In his pending pro se habeas corpus petition, the petitioner asserts two duplicative
claims–namely that the state appellate court required him to use a specific form in the course of his
appeal but the Putnam County Clerk of Court did not have the required form.
The respondent sought dismissal of the petition on the basis that: 1) petitioner had not fairly
presented the claims he makes here to the state courts; and 2) the state appellate court had held that
petitioner committed a procedural default when he failed to file a notice of appeal that conformed
with the requirements of state law.
On reviewing the applicable opinion by the state appellate court (which provides the
applicable and definitive statement), the Magistrate Judge agreed with the respondent that the default
occurred on the two grounds the respondent argued.
As the Magistrate Judge pointed out, noncompliance with state requirements regarding the
notice of appeal is an adequate and independent state procedural bar that precludes federal habeas
review. E.g., Bonilla v. Hurley, 370 F.3d 494, 497 (6th Cir. 2004); see also Deresse v. Warden, Ross
Corr. Inst., 2011 WL 3473361, *2 (S.D. Ohio).
I also agree with the Magistrate Judge’s rejection of petitioner’s unfounded contention that
any error on the part of the Clerk of Court in transmitting “an imperfect record” to the appellate court
entitles him to habeas relief. This is so because the state court ruled on the basis of petitioner’s
failure to file a proper notice of appeal, not on the basis of an imperfect record.
To be sure, if “something external to the petitioner, something that cannot fairly be attributed
to him[,] . . . impeded [his] efforts to comply with the State's procedural rule,” that can excuse a
procedural default. Maples v. Thomas, 565 U.S. 266, 280, 132 S. Ct. 912, 922 (2012) (internal
citation and quotation marks omitted). Here, though, nothing external got in petitioner’s way.
Certainly, as the Magistrate Judge also pointed out, Ohio law does not require Clerk’s offices to
prepare and distribute forms to appellants.
The Magistrate Judge also correctly accepted the respondent’s argument that the petitioner
failed utterly to meet the threshold requirement that he “fairly present” his federal claim in the state
court proceeding. Petitioner’s unadorned conclusory references to fair trial, due process, and equal
protection “do not ‘fairly present claims’ that specific constitutional rights were violated.” Blackmon
v. Booker, 394 F.3d 399, 401 (6th Cir. 2004) (quoting McMeans v. Brigano, 228 F.3d 674, 681 (6th
Cir.2000) (citing Petrucelli v. Coombe, 735 F.2d 684, 688-89 (2nd Cir. 1984))).

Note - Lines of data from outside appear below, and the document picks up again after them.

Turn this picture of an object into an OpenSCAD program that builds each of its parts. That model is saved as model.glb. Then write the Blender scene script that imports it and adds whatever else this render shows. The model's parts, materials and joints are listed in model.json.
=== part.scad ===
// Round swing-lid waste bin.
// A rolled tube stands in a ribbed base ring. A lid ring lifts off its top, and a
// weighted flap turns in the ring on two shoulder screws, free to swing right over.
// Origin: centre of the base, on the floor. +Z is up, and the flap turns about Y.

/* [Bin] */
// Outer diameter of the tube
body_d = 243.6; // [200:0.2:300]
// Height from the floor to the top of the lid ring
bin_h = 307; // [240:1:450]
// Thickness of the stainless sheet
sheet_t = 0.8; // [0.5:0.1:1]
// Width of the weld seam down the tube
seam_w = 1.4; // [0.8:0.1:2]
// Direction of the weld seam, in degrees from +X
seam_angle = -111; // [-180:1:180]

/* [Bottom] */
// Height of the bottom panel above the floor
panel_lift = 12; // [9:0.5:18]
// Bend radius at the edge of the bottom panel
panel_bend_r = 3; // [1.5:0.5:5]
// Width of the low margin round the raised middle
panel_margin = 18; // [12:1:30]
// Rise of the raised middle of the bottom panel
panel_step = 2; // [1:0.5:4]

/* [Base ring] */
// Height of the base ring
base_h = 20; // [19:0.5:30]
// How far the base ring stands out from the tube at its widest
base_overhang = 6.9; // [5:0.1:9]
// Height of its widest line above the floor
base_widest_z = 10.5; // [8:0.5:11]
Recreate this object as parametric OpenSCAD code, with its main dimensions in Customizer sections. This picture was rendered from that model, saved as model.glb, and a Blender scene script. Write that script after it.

In addition, the Magistrate Judge also properly concluded that federal habeas relief is not
available because petitioner’s claims related to claimed violations of state, not federal, law. E.g.,
Estelle v. McGuire, 502 U.S. 62, 68 (1991) (holding state law claims are not cognizable in federal
habeas proceeding). This doctrine applies to “errors in post-conviction proceedings,” which “are
outside the scope of federal habeas corpus review.” Cress v. Palmer, 484 F.3d 844, 853 (6th Cir.
Petitioner’s objections to the R&R primarily claim that the state court did not, in fact, rely
on the defective notice and resulting default. I disagree. In any event, it is clear that petitioner had
failed adequately to present his claim as a federal law, rather than a state law, claim
Finally, I agree with the respondent that I should deny the petitioner’s motion for leave to
amend to reframe his claims as federal constitutional claims. Even if petitioner could do so (which
he cannot, due to the non-cognizability of the underlying claims), his amendment would be futile.
The issue is not how petitioner frames the claims here; it is that he failed to frame his claims in state
court as being of federal constitutional nature and dimension.
For the foregoing reasons, it is, accordingly,
The petitioner’s objections (Doc. 20) to the Magistrate Judge’s Report and
Recommendation (Doc. 19) be, and the same hereby are, overruled; the Report and
Recommendation be, and the same hereby is, adopted as the order of this court; and
the petition for relief (Doc. 2) be, and the same hereby is, denied with prejudice; and
Petitioner’s motion for leave to amend (Doc. 23) be, and the same hereby is, denied.
I decline to issue a certificate of appealability, as jurists of reasons could find no basis in the
record or the Magistrate Judge's Report and Recommendation to reach a conclusion other than that
which the Magistrate Judge has recommended and that I have found well taken in all respects.